Every line of the material below should be repeated exactly.

- - - - -

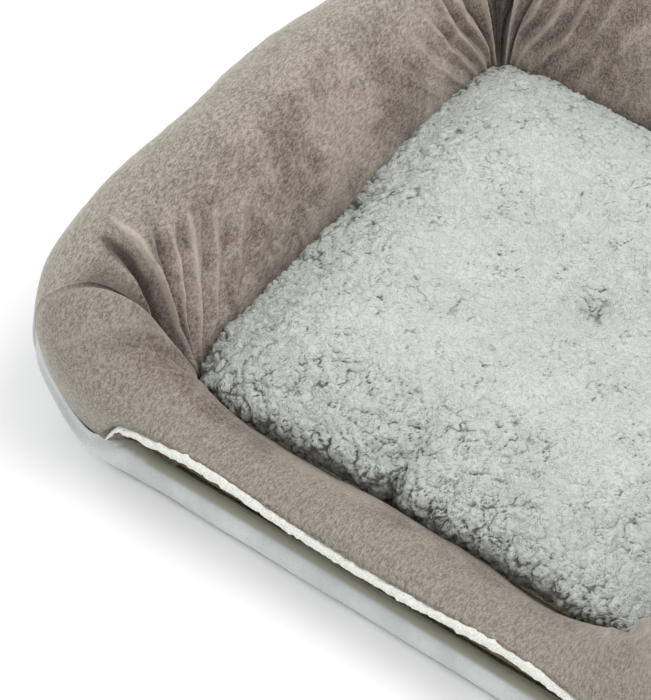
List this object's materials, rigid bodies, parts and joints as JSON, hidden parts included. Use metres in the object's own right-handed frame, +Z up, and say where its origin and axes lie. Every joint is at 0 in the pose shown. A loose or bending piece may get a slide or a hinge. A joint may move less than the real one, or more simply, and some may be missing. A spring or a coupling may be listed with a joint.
{
  "type": "pet cushion bed",
  "caption": "Square pet bed: stuffed velvet nest walls over a plush cave base with a front mouth slot, and a loose tufted fleece cushion.",
  "frame": {"origin": "on the floor under the middle of the bed's outer box", "axes": "+X to the right of someone facing the mouth, +Y towards the back wall, +Z up"},
  "size_m": [0.5282, 0.5076, 0.163],
  "materials": {
    "velvet": "matte",
    "plush": "matte",
    "fleece": "matte",
    "lining": "matte",
    "ticking": "matte",
    "foam": "matte",
    "fibre": "matte",
    "grip": "matte",
    "thread": "matte"
  },
  "bodies": {
    "bed": {"base_grip_sheet": "grip", "base_foam": "foam", "cave_floor_lining": "lining", "nest_floor_lining": "lining", "nest_floor_foam": "foam", "nest_floor_panel": "velvet", "wall_cover_left": "velvet", "wall_cover_back": "velvet", "wall_cover_right": "velvet", "front_wall_cover": "velvet", "outer_panel_left": "plush", "outer_panel_back": "plush", "outer_panel_right": "plush", "front_outer_panel": "plush", "wall_bolster_left": "fibre", "wall_bolster_back": "fibre", "wall_bolster_right": "fibre", "front_wall_bolster": "fibre", "mouth_roof_lining": "lining", "mouth_binding": "plush", "sill_foam": "foam"},
    "cushion": {"cushion_top": "fleece", "cushion_underside": "ticking", "cushion_fill": "fibre", "cushion_stitch": "thread"}
  },
  "joints": [
    {"name": "cushion_lift", "type": "slide", "parent": "bed", "child": "cushion", "axis": [0, 0, 1], "range_m": [0, 0.25]}
  ]
}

- - - - -

** Solution for this task **
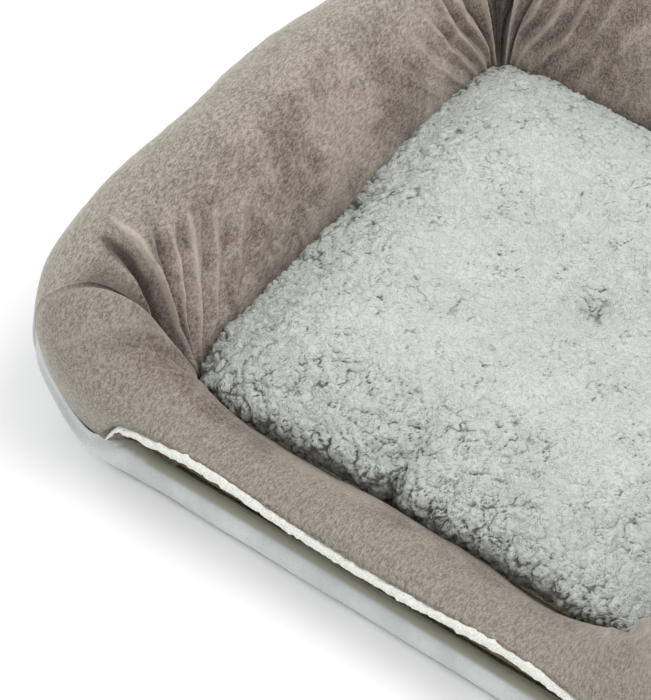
List this object's materials, rigid bodies, parts and joints as JSON, hidden parts included. Use metres in the object's own right-handed frame, +Z up, and say where its origin and axes lie. Every joint is at 0 in the pose shown. A loose or bending piece may get a slide or a hinge. A joint may move less than the real one, or more simply, and some may be missing. A spring or a coupling may be listed with a joint.
{
  "type": "pet cushion bed",
  "caption": "Square pet bed: stuffed velvet nest walls over a plush cave base with a front mouth slot, and a loose tufted fleece cushion.",
  "frame": {"origin": "on the floor under the middle of the bed's outer box", "axes": "+X to the right of someone facing the mouth, +Y towards the back wall, +Z up"},
  "size_m": [0.5282, 0.5076, 0.163],
  "materials": {
    "velvet": "matte",
    "plush": "matte",
    "fleece": "matte",
    "lining": "matte",
    "ticking": "matte",
    "foam": "matte",
    "fibre": "matte",
    "grip": "matte",
    "thread": "matte"
  },
  "bodies": {
    "bed": {"base_grip_sheet": "grip", "base_foam": "foam", "cave_floor_lining": "lining", "nest_floor_lining": "lining", "nest_floor_foam": "foam", "nest_floor_panel": "velvet", "wall_cover_left": "velvet", "wall_cover_back": "velvet", "wall_cover_right": "velvet", "front_wall_cover": "velvet", "outer_panel_left": "plush", "outer_panel_back": "plush", "outer_panel_right": "plush", "front_outer_panel": "plush", "wall_bolster_left": "fibre", "wall_bolster_back": "fibre", "wall_bolster_right": "fibre", "front_wall_bolster": "fibre", "mouth_roof_lining": "lining", "mouth_binding": "plush", "sill_foam": "foam"},
    "cushion": {"cushion_top": "fleece", "cushion_underside": "ticking", "cushion_fill": "fibre", "cushion_stitch": "thread"}
  },
  "joints": [
    {"name": "cushion_lift", "type": "slide", "parent": "bed", "child": "cushion", "axis": [0, 0, 1], "range_m": [0, 0.25]}
  ]
}